If you do have those data points, implementing an NPS system is a good start. Interviewing detracters, and/or churned users from accounts that were identified as otherwise fitting your ICP (ideal customer profile) can help you elevate the biggest problem areas for product to consider. If you just want to help reset the product team's understanding of your ICP and target users, sharing new research on segmentation, win/loss rates, buyer feature-value rankings, and surveys can help.
A few ideas on how to respond to your product partners in these situations:
- Propose bundled launches- Group similar features into one announcement to decrease cognitive load for users.
- Create requirements for broader marketing support- Create a framework of how PMM supports different levels of features. How does your team support features that are seeking product<>market fit vs scaled mature features? Share explicit expectations around funnel performance with your product partner, dig in with them about how to improve feature engagement.
- Highlight risks- If a feature doesn't seem valuable, be vocal in expressing your concerns! This, if handled with grace, could save the org a lot of time and effort. It's definitely sensitive and needs to be handled delicately. A few ways this has worked for me in previous roles: connecting PMs working on similar features and asking them to consider a consolidation, partnering with Product on usability feedback, suggesting a different launch time (different month or quarter) to avoid conflicts with other launches.
You're basically asking how to get PM to do their job. It sounds like the PM in your example just lacks a fundamental understanding of that they need to do. That's a HUGE issue. My advice? Forget about the PM and look at his/her boss and the CEO. Is this a systemic issue with the company, or is management bought in to what PM needs to do. If management is bought in, you might want to suggest an offsite or putting the team through Pragmatic Marketing. If management is NOT bought in, get a new job because your company is going nowhere fast.

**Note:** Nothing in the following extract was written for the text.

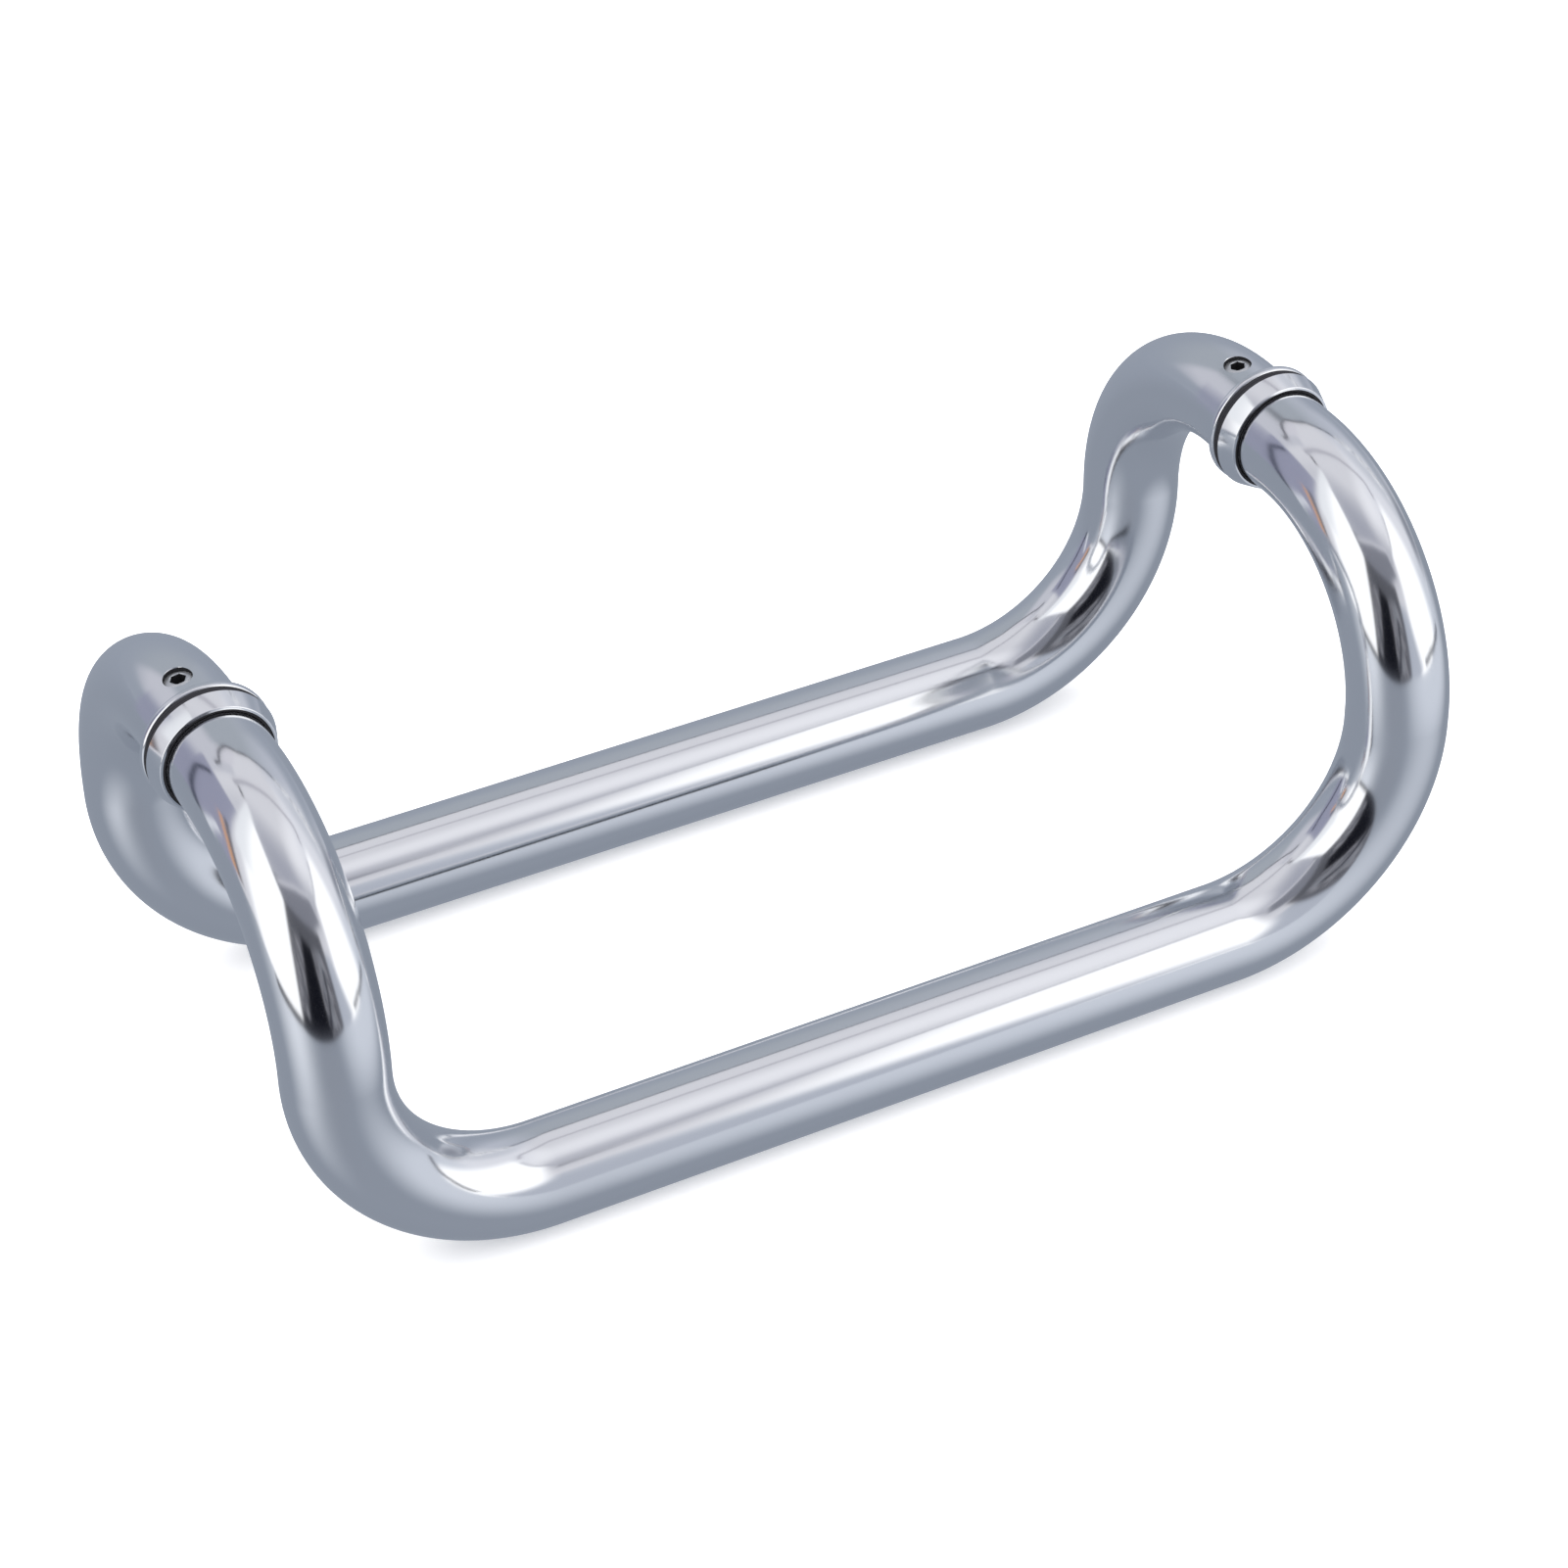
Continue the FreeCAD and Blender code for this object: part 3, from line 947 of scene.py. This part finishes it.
@dataclass
class Fixing:
    """Everything that shows at one fixing, between the two tubes.

    Attributes:
        side: Which fixing it is.
        sizes: Shared sizes.
        collar_floor: Thickness of the collar's floor.
        collar_lip_round: Round of the collar's lip.
        collar_taper: How much the collar's radius narrows to its lip.
        collar_chamfer: Chamfer at the collar's gasket end.
        seal_width: Width of the seal round the tube.
        seal_round: Round of the seal's lip.
        gasket_round: Round of a gasket's corners.
        clearance: Gap between the seal and the tube.
    """

    side: Side
    sizes: Sizes
    collar_floor: float = 2.0 * MM
    collar_lip_round: float = 0.3 * MM
    collar_taper: float = 1.35 * MM
    collar_chamfer: float = 0.2 * MM
    seal_width: float = 0.7 * MM
    seal_round: float = 0.2 * MM
    gasket_round: float = 0.2 * MM
    clearance: float = 0.05 * MM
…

Whether you're trying to improve the relationship with the PM or to advance the conversation with their boss/leadership per Mike's suggestion above, you can make a more effective case if you're able to bring data to the discussion.
First you need to be able to clearly articulate customer problems that are unaddressed with the existing product and roadmap. If you don't know what those problems are, as a PMM you have scope to try and help define them. If you're in B2B, talk to salespeople to get an initial idea. If you're in B2C, look for on-hand feedback from sources if you have them: NPS surveys, customer support tickets/inquiries, community forums, etc.

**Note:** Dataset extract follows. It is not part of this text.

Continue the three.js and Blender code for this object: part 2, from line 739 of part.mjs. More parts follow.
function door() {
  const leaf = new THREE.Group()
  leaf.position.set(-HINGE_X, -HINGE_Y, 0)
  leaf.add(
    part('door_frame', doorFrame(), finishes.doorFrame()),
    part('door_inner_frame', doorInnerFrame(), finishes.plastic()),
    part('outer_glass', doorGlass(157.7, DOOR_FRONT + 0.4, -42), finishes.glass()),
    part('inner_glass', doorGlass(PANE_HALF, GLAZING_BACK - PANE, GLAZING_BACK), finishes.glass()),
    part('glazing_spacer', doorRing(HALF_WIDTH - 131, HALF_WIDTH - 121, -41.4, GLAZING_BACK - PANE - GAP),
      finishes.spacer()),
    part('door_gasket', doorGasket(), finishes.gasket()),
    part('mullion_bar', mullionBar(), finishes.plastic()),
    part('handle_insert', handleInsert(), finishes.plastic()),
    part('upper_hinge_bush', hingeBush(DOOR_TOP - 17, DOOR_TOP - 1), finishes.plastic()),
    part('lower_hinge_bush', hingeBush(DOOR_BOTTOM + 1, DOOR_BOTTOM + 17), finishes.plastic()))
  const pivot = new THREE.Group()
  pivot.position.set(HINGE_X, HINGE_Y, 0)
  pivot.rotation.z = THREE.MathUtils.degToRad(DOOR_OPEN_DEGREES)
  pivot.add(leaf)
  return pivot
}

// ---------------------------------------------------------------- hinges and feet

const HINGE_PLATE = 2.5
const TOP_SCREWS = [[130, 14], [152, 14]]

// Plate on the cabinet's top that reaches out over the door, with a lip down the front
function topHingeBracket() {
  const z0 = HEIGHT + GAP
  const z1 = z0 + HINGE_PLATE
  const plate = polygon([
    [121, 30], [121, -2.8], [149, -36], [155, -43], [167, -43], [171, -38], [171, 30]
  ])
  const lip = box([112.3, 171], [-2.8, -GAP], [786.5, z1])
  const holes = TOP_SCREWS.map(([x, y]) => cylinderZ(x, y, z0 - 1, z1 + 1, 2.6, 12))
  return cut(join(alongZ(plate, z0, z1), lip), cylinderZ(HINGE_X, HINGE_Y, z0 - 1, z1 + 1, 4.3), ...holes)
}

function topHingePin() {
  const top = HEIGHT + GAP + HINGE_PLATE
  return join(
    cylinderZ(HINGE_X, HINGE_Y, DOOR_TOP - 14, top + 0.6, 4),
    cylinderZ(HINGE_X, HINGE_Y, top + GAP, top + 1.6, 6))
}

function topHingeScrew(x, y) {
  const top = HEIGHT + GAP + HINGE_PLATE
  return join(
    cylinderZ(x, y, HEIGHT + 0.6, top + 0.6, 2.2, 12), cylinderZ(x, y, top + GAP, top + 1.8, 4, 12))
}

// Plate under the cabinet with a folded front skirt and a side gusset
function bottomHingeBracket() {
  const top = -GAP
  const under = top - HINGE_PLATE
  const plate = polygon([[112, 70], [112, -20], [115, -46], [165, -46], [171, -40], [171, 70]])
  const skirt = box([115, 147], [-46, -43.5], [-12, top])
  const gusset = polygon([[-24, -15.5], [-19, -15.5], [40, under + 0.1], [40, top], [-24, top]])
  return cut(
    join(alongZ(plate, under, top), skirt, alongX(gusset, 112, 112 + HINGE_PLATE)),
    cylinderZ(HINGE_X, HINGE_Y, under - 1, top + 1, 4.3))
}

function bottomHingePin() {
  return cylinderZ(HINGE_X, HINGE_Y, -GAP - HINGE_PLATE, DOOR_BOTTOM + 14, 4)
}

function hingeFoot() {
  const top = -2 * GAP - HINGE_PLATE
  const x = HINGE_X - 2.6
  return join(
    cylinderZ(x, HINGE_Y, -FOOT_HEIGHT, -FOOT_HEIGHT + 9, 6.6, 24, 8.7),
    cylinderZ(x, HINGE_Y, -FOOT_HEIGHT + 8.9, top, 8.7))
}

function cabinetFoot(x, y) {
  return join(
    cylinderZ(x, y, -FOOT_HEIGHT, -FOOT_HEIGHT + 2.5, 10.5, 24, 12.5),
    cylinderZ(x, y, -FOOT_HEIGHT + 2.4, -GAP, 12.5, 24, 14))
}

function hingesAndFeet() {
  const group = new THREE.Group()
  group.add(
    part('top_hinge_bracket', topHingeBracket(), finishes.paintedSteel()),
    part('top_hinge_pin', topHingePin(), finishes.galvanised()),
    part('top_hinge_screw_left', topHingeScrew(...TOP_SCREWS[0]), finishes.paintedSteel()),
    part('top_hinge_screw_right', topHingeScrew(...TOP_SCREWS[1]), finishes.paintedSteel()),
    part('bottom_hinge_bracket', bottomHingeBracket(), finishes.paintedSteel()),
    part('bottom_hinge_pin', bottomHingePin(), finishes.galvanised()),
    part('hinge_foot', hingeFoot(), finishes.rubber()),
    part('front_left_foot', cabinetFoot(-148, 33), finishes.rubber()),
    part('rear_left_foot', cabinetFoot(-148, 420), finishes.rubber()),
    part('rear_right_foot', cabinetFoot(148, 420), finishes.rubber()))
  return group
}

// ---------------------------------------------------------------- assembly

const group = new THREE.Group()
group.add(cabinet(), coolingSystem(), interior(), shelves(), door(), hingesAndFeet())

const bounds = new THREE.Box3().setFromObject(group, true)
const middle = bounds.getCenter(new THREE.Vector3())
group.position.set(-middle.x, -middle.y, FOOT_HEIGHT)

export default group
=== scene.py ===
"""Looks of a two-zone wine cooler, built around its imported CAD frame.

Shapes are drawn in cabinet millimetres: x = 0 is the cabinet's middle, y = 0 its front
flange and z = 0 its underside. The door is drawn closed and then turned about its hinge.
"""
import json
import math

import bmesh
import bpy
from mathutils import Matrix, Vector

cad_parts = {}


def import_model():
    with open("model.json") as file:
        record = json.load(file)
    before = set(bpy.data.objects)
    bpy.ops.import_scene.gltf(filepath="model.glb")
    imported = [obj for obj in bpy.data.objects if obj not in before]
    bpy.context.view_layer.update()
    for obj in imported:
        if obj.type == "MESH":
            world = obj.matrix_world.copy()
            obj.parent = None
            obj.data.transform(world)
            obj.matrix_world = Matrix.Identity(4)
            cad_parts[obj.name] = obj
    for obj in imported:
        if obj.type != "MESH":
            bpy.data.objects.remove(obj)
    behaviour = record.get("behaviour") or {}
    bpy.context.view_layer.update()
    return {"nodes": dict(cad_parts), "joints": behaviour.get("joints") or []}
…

Once you've got your hypotheses about unaddressed needs, talk to folks in the market. You can cheaply source a dozen interviews with people in your market (in the market, not customers) via tools like UserInterviews.com. Gather insights, synthesize them, and share that with the relevant parties at your organization. If the disparity between what you're shipping and what's needed in the market is as clear as you're suggesting, that should come across very obviously in the insights you've gathered.
If that doesn't prompt a conversation about changing the roadmap, you really should get out of dodge!

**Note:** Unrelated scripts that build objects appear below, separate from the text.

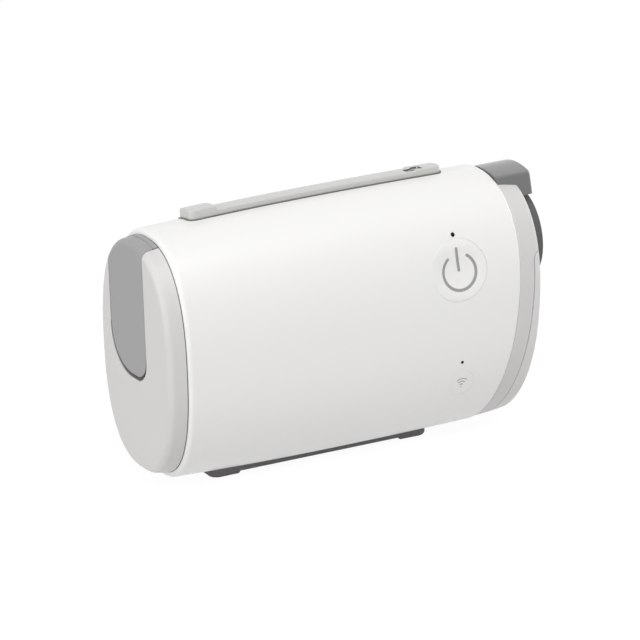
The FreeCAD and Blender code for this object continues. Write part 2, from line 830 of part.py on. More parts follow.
# --------------------------------------------------------------------------------------- the rails
def make_rails():
    """The light grey rail on top, which follows the barrel, and the dark rubber foot below."""
    left, length = S.rail_left.number, S.rail_length.number
    middle, width = S.rail_centre.number, S.rail_width.number

    def plan(grow):
        block = Part.makeBox(length + 2 * grow, width + 2 * grow, S.casing_height.number,
                             Vector(left - grow, middle - width / 2 - grow, centre_z.number))
        return rounded(block, S.rail_corner.number + grow,
                       lambda span: span.ZLength > 1.0 and span.XLength < 0.01)

    pad = S.rail_pad_length.number
    form = casing_form(-S.rail_rise.number)
    form = form.fuse(casing_form(-S.rail_pad_rise.number).common(half_space("x", -FAR, left + pad)))
    form = form.fuse(casing_form(-S.rail_end_rise.number).common(half_space("x", left + length - pad, FAR)))
    rail = form.common(plan(0.0)).fuse(casing_form(-S.rail_lip_rise.number).common(plan(S.rail_lip.number)))
    rail = rail.cut(barrel)
    notch_floor = centre_z.number + half_height.number + S.rail_rise.number - S.rail_notch_depth.number
    notch = Part.makeBox(S.rail_notch_length.number, S.rail_notch_width.number, half_height.number,
                         Vector(S.rail_notch_x.number, middle - width / 2 + S.rail_notch_inset.number, notch_floor))
    piece("top_rail", shaped("rail", rail.cut(notch)))

    front = S.foot_centre.number - S.foot_width.number / 2
    start = S.foot_left.number
    stop = start + S.foot_length.number
    foot_pad = S.foot_pad_length.number

    def bar(low, first, last):
        block = Part.makeBox(last - first, S.foot_width.number, S.foot_top.number - low,
                             Vector(first, front, low))
        block = rounded(block, S.foot_round.number, lambda span: span.ZLength > 1.0)
        return rounded(block, S.foot_bar_rise.number / 2, lambda span: span.ZMax < low + 0.01)

    foot = bar(S.foot_bar_rise.number, start, stop)
    for first in (start, stop - foot_pad):
        foot = foot.fuse(bar(0.0, first, first + foot_pad))
    piece("foot_rail", shaped("foot", foot.cut(barrel)))


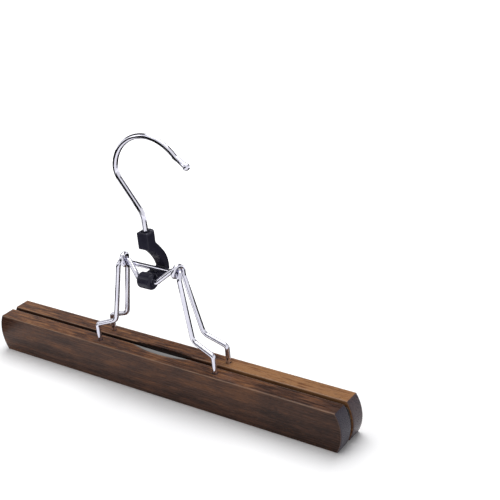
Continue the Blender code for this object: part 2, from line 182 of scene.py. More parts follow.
class LeverSettings(bpy.types.PropertyGroup):
    """Sizes and colour of the moulded lever."""

    width: size("Width", "Width of the block and arm", 7.6)
    front_y: size("Block front", "Where the block's front face lies", -3.9)
    depth: size("Block depth", "Depth of the block's flat sides", 6.5)
    bulge: size("Back bulge", "How far the block's back bulges", 1.8)
    bottom: size("Block bottom", "Height of the block's lower front edge", 90.2)
    arm_root: size("Arm root", "How far up the block's back the arm leaves", 3.1)
    bulge_root: size("Bulge root", "How far up the block the bulge begins", 0.8)
    arm_thickness: size("Arm", "Thickness of the arm at its foot", 3.0)
    web_thickness: size("Web", "Thickness of the web below the cross wire", 2.5)
    web_gap: size("Web gap", "Gap between the web and the cross wire", 0.3)
    heel_radius: size("Heel", "Radius of the arm's heel", 2.0)
    arm_fillet: size("Arm fillet", "Radius between web and arm", 0.8)
    foot_radius: size("Foot", "Radius of the round foot", 4.7)
    foot_length: size("Foot length", "Length of the round foot", 9.6)
    foot_round: size("Foot round", "Radius on the foot's ends", 1.5)
    foot_web: angle("Foot web", "Where the web's underside runs into the foot", 60.0)
    snap_slot: size("Snap slot", "Width of the slot that the V snaps through", 2.3)
    snap_angle: angle("Snap angle", "Direction of the snap slot", 62.0)
    edge_round: size("Edge round", "Radius on the moulding's edges", 0.35)
    seat_radius: size("Hook seat", "Radius of the recess round the hook", 2.6)
    seat_depth: size("Seat depth", "Depth of that recess", 0.9)
    hook_setback: size("Hook setback", "Distance of the hook behind the block's front", 3.5)
    voxel: size("Voxel", "Grain of the mesh that blends the moulding's shapes", 0.14)
    plastic: colour("Plastic", "Colour of the moulding", "#272633")


class StudioSettings(bpy.types.PropertyGroup):
    """Camera and light."""

    azimuth: angle("Camera azimuth", "Camera's direction round the object", 36.61)
    elevation: angle("Camera elevation", "Camera's height above the horizon", 24.764)
    roll: angle("Camera roll", "Camera's tilt about its own axis", -5.4)
    distance: size("Camera distance", "Distance from the camera to its target", 544.8)
    target: FloatVectorProperty(name="Camera target", description="Point on the camera's axis",
                                default=(0.0696, 0.0, 0.10196), unit="LENGTH")
    lens: FloatProperty(name="Lens", description="Focal length in millimetres", default=76.45)
    surround: FloatProperty(name="Surround", description="Strength of the even surrounding light",
                            default=0.42)
    key_power: FloatProperty(name="Key light", description="Power of the large overhead light", default=11.0)
    fill_power: FloatProperty(name="Fill light", description="Power of the front light", default=1.8)


def feed(tree, node, inputs):
    """Give a node its inputs, as values or as linked sockets."""
    for key, value in inputs.items():
        if isinstance(value, bpy.types.NodeSocket):
            tree.links.new(value, node.inputs[key])
        else:
            node.inputs[key].default_value = value


def add_node(tree, kind, inputs=None, stops=(), **settings):
    """Add a node to a tree, with its settings, its colour stops and its inputs."""
    made = tree.nodes.new(kind)
    for key, value in settings.items():
        setattr(made, key, value)
    if stops:
        ends = made.color_ramp.elements
        ends[0].position, ends[0].color = stops[0]
        ends[-1].position, ends[-1].color = stops[-1]
        for place, tint in stops[1:-1]:
            ends.new(place).color = tint
    feed(tree, made, inputs or {})
    return made


def start_material(name):
    """A material with an empty Principled shader, its tree, the shader and the object's coordinates."""
    material = bpy.data.materials.new(name)
    material.use_nodes = True
    tree = material.node_tree
    tree.nodes.clear()
    shader = add_node(tree, "ShaderNodeBsdfPrincipled")
    add_node(tree, "ShaderNodeOutputMaterial", {"Surface": shader.outputs["BSDF"]})
    place = add_node(tree, "ShaderNodeTexCoord").outputs["Object"]
    return material, tree, shader, place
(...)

This is extremely important but not easy to do. Sometimes it feels like product managers are so busy shipping features that they don't see the forest through the trees. If you involve them in the research process, they are more apt to incorporate the customer feedback into their deliverables. If possible, get your PMs face-to-face with a customer. Help them build some customer empathy. If that's not possible, provide short snippets of conversations in Gong. Be persistent. It's important.
I agree with Mike's answer here. In many B2B organizations, a Product Manager is synonymous to a Release Manager. And in these environments, the product teams are not communicating to sales. If that is the case, it will be difficult to change that culture.
The best way to cut through this is to quantify feature prioritization in $$. In most organizations, the only language that everyone understands is that of revenue. It can help you get the necessary support from management.
Here are some tips that I have seen work in my previous roles:
- Engage Customer Success. You need the customer success team on your side. They will be an ally in your quest to focus on customer issues. And in today's world of subscription-based pricing, you can easily attribute revenue to feature requests.
- Engage Sales. This is a no-brainer. But you need to take it further and attach your feature requests to deals in the pipeline. For instance, feature X is linked to $3M in the next fiscal's pipeline. And if you can have the sales defend these claims, it will make a strong business case.
- Measure Feature Cost. If your team is doing any estimation for features, then you should be able to come up with an approximate feature cost. It will help you use this cost to draw attention to higher and lower ROIs on feature investments.
- Track Dead Features. It is quite likely that you currently have previously-delivered features in your product that are unused. Keep track of them. I will not recommend to use them in every prioritization discussion, but it doesn't hurt to bring these past missteps to defend future decisions.
The Product Manager's job is more than that, but you are right. We have to focus on consumer problems and solve them. However, we have a massive list of problems and bugs to fix and prioritize based on business growth, data results, and features that directly impact the goals. You can try to ask your Product Manager about the changes and bugs that he is prioritizing to understand how long it will take to fix the problems the users and marketing identified. Some Product Managers can make mistakes like dive into new features instead of fix problems, but if these problems significantly impact revenue and results, they need to be addressed.